:: What is expected ::
Return the lines exactly as they stand, from the first of the material through the line containing "# behind the".

─── Data block

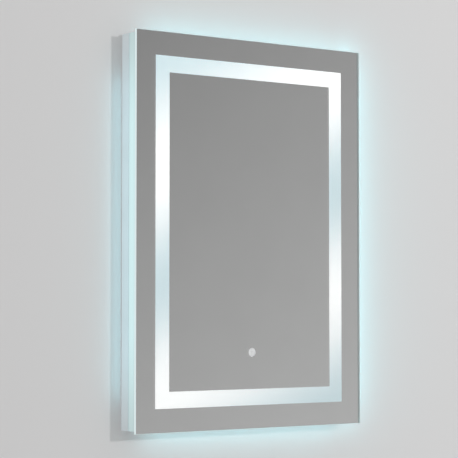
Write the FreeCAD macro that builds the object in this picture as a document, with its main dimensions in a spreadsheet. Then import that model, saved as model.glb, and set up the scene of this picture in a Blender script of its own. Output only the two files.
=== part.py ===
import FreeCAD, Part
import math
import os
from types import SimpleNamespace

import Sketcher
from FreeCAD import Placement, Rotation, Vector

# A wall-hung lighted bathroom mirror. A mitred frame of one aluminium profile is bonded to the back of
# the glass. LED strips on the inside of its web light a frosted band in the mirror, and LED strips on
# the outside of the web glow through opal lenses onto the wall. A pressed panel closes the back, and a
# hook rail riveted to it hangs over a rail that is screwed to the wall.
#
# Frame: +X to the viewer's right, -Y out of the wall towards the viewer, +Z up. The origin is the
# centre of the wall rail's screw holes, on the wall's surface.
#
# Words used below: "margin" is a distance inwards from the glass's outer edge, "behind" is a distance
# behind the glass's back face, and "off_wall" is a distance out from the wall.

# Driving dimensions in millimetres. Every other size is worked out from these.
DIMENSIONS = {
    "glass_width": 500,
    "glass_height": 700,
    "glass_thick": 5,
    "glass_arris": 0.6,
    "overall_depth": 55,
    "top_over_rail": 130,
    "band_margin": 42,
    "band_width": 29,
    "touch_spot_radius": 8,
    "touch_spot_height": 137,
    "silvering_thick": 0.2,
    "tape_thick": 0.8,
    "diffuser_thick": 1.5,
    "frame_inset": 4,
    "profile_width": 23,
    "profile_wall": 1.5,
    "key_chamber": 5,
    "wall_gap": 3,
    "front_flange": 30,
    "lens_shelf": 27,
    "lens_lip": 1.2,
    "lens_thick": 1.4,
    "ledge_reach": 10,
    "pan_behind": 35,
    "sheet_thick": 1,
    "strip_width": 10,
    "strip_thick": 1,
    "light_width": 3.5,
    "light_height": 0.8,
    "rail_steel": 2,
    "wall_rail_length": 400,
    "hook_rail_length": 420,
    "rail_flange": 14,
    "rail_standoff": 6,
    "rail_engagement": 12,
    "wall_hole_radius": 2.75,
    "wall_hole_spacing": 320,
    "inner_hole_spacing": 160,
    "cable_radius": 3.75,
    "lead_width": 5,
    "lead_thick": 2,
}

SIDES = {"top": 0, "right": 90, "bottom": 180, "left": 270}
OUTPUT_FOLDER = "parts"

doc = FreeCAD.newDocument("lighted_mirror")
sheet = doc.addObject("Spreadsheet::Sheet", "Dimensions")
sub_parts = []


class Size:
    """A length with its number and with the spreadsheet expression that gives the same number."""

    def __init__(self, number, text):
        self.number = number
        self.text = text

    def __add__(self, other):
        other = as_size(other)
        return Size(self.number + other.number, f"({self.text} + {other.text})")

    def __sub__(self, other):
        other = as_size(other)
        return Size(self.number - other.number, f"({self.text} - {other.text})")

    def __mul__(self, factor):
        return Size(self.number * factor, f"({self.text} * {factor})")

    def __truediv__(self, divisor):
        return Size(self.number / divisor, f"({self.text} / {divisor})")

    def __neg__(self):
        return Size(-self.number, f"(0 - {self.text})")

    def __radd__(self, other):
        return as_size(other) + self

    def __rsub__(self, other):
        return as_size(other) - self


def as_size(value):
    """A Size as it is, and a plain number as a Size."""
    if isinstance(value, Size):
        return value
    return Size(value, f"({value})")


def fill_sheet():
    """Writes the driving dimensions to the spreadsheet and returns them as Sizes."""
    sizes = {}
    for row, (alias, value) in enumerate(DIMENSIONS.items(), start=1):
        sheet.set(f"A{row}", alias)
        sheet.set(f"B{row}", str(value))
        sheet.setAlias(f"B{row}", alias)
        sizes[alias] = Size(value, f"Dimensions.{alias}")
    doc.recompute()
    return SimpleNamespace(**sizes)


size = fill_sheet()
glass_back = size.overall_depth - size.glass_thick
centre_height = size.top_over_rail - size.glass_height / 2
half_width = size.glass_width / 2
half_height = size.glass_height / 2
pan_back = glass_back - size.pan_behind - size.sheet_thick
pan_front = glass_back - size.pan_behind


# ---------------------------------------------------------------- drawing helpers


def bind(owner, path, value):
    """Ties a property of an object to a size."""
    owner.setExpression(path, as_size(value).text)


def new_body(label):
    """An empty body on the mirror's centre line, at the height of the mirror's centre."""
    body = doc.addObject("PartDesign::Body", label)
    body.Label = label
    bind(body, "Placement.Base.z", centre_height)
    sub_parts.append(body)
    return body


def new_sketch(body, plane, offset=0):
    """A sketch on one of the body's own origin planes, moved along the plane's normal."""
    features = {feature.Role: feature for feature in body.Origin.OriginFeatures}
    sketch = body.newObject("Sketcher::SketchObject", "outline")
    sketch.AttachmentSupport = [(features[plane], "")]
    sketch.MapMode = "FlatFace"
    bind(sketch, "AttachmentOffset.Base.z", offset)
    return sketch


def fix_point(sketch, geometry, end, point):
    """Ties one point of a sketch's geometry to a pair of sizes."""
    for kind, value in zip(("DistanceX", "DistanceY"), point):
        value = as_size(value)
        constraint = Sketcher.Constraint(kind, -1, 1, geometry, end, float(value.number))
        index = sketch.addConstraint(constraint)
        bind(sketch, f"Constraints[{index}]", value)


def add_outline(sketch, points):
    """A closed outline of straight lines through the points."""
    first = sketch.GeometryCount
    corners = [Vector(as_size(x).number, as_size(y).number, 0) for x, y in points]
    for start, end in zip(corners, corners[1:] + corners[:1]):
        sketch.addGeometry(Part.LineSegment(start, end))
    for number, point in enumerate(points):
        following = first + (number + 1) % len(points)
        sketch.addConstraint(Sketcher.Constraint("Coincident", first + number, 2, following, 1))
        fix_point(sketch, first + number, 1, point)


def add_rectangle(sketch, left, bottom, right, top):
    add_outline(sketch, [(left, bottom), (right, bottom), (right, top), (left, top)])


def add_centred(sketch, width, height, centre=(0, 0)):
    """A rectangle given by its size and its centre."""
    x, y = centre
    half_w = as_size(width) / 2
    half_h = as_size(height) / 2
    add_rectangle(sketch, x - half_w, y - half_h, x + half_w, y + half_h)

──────

:: Written reply ::
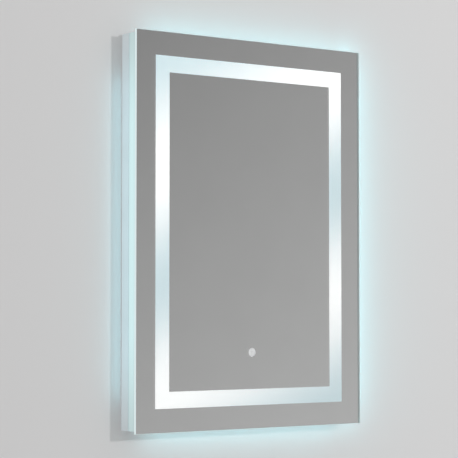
Write the FreeCAD macro that builds the object in this picture as a document, with its main dimensions in a spreadsheet. Then import that model, saved as model.glb, and set up the scene of this picture in a Blender script of its own. Output only the two files.
=== part.py ===
import FreeCAD, Part
import math
import os
from types import SimpleNamespace

import Sketcher
from FreeCAD import Placement, Rotation, Vector

# A wall-hung lighted bathroom mirror. A mitred frame of one aluminium profile is bonded to the back of
# the glass. LED strips on the inside of its web light a frosted band in the mirror, and LED strips on
# the outside of the web glow through opal lenses onto the wall. A pressed panel closes the back, and a
# hook rail riveted to it hangs over a rail that is screwed to the wall.
#
# Frame: +X to the viewer's right, -Y out of the wall towards the viewer, +Z up. The origin is the
# centre of the wall rail's screw holes, on the wall's surface.
#
# Words used below: "margin" is a distance inwards from the glass's outer edge, "behind" is a distance
# behind the glass's back face, and "off_wall" is a distance out from the wall.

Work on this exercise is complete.